A couple of nights ago, my husband, Gary, and I watched “Wit.” Somebody should have warned us to keep the tissues handy. Afterward Gary asked, “Why does stuff like ‘American Beauty’ win Oscars while movies like this remain unknown?” Good question.

In this 2001 flick Emma Thompson, who helped adapt the script from a Pulitzer-Prize-winning drama by Margaret Edson, stars as an English professor facing stage-four ovarian cancer. She has one relatively average but caring nurse; then she has a bunch of brilliant but distant physicians. Whom would you rather have near when you’re dying? In the end she prefers The Runaway Bunny to lofty poetry, human kindness to mental keenness.

Watching the film reminded me that in medical schools today professors often warn doctors-in-training to avoid “getting too involved” because of the emotional price tag. Therapists often receive the same warning. The reasoning is this: If you care for people, you will get your heart broken.

I’m grateful that the Great Physician didn’t ascribe to such a keep-your-distance approach to meeting people’s physical and spiritual needs. And He said that people would identify His disciples by their love for one another (John 13:35).

Have you ever felt like someone’s project? Like someone viewed you a test to be measured or so many body parts? Have you ever viewed others that way?

Christian love and ministry involve actually choosing to care. To feel. To get involved. How else shall we be moved enough to “weep with those who weep”?

Yet there is a price to pay: Pain. And we know from experience that pain hurts. Bigtime.

One of the mysteries of the universe in a post-Fall world is that love and pain are all wrapped up together. Surely the Cross teaches us that.

Interestingly, several times in John’s Gospel we see that John gets his identity from Jesus’ love. When the disciple describes himself, he doesn’t say “John, son of Zebedee,” or “John, the fisherman,” or even a heady “John, of the Lord’s inner circle.” Rather, he describes himself as “the disciple whom Jesus loved.”

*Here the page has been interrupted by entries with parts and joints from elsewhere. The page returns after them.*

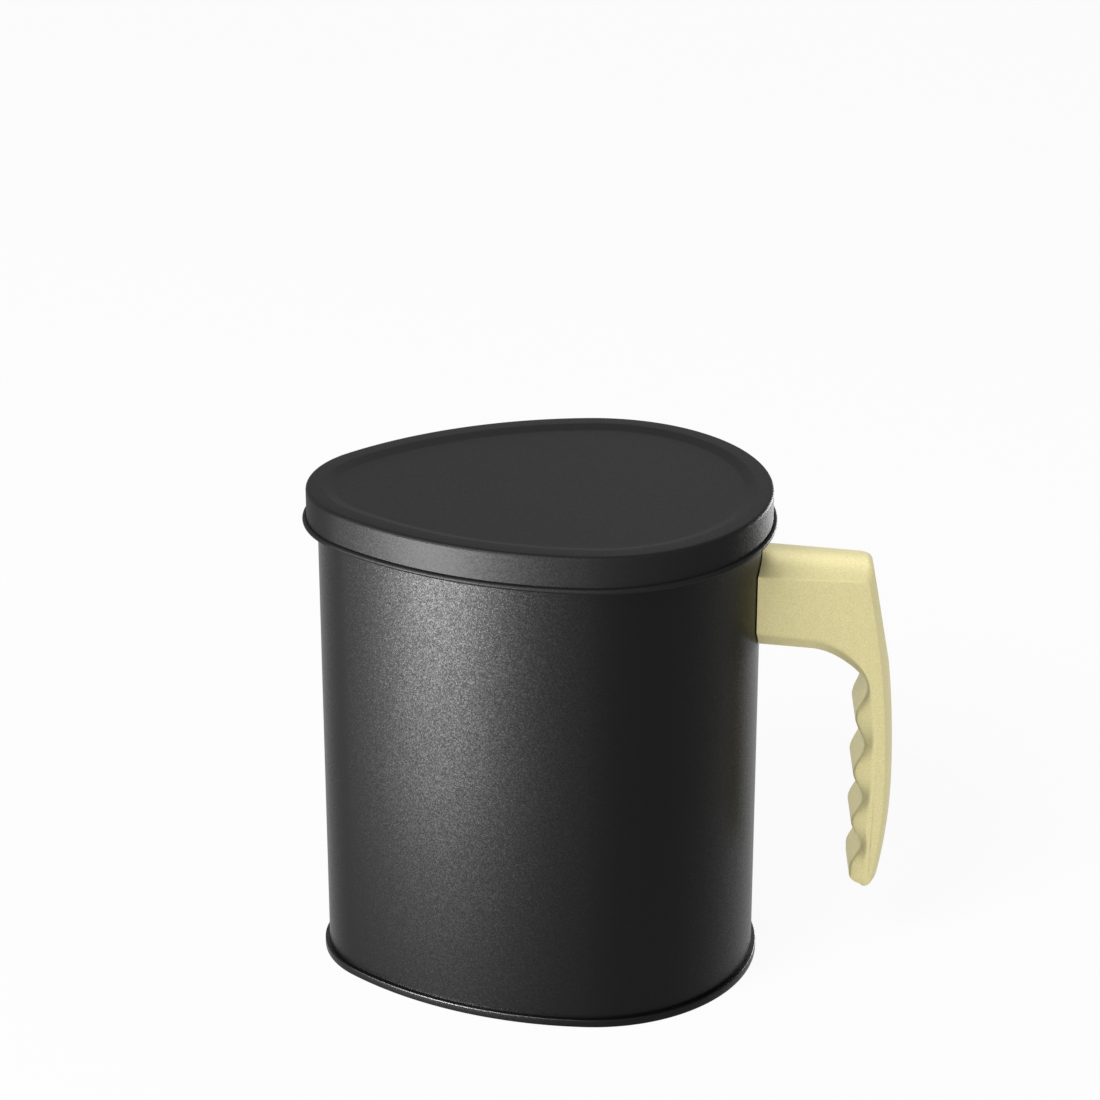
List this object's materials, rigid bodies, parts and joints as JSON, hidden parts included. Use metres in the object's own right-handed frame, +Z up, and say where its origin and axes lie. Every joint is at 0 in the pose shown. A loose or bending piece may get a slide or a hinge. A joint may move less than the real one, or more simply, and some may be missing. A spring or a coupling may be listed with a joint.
{
  "type": "bacon grease container",
  "caption": "Egg-shaped coated steel grease pot with a pouring nose, side handle, lift-out mesh strainer and lift-off lid.",
  "frame": {"origin": "middle of the footprint box, on the surface that the pot stands on", "axes": "+Z up; +X towards the handle, -X towards the pouring nose; +Y across, right-handed"},
  "size_m": [0.1826, 0.1114, 0.1598],
  "materials": {
    "coated_steel": "black non-stick coating on steel sheet, satin with a fine fleck",
    "lid_coating": "black non-stick coating on steel sheet, more matt",
    "sealing_compound": "can-seam sealing compound, dull",
    "bracket_steel": "plain steel strip and weld nut",
    "screw_steel": "bright zinc-plated steel",
    "mesh_steel": "woven stainless steel wire",
    "handle_paint": "moulded plastic with champagne-gold metallic paint, fine orange peel"
  },
  "bodies": {
    "pot": {"pot_wall": "coated_steel", "pot_bottom": "coated_steel", "seam_compound": "sealing_compound", "handle_bracket": "bracket_steel", "bracket_nut": "bracket_steel", "handle_grip": "handle_paint", "handle_screw": "screw_steel", "screw_washer": "screw_steel"},
    "strainer": {"strainer_tray": "coated_steel", "strainer_mesh": "mesh_steel", "mesh_ring": "coated_steel"},
    "lid": {"lid": "lid_coating"}
  },
  "joints": [
    {"name": "strainer_lift", "type": "slide", "parent": "pot", "child": "strainer", "axis": [0, 0, 1], "range_m": [0, 0.055]},
    {"name": "lid_lift", "type": "slide", "parent": "strainer", "child": "lid", "axis": [0, 0, 1], "range_m": [0, 0.048]}
  ]
}
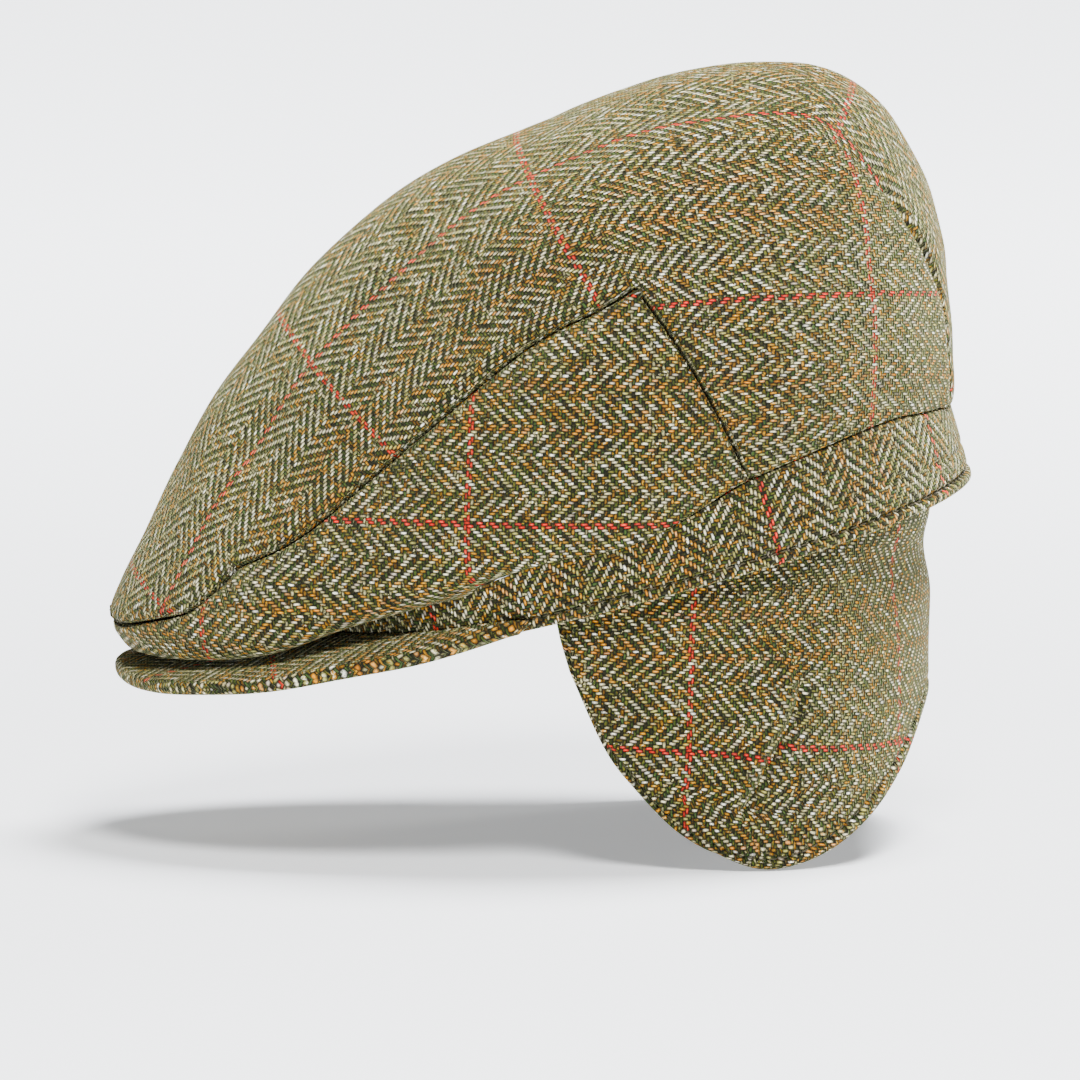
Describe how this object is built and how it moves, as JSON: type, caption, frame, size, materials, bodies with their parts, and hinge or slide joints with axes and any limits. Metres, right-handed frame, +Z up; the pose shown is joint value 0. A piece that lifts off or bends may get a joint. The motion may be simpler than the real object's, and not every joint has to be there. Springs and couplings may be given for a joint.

In Titus 2:4 we read that older women are to teach those they mentor to be “husbandloving” (philandros) and “childrenloving” (philoteknos). There’s that root word again—phileo or love. Warm love. Deep love. Care. It’s the kind of love that involves something in addition to the self-sacrifice required in agape. Phileo involves warmth and affection. If agape is a meal, phileo is a hug and a tear. Christians are called to both.

Are you in a helping profession or an instructor in some way? A parent? A friend? Take the risks that come with getting “involved.” Care deeply. Because “the goal of our instruction is love from a pure heart and a good conscience and a sincere faith” (1 Tim. 1:5).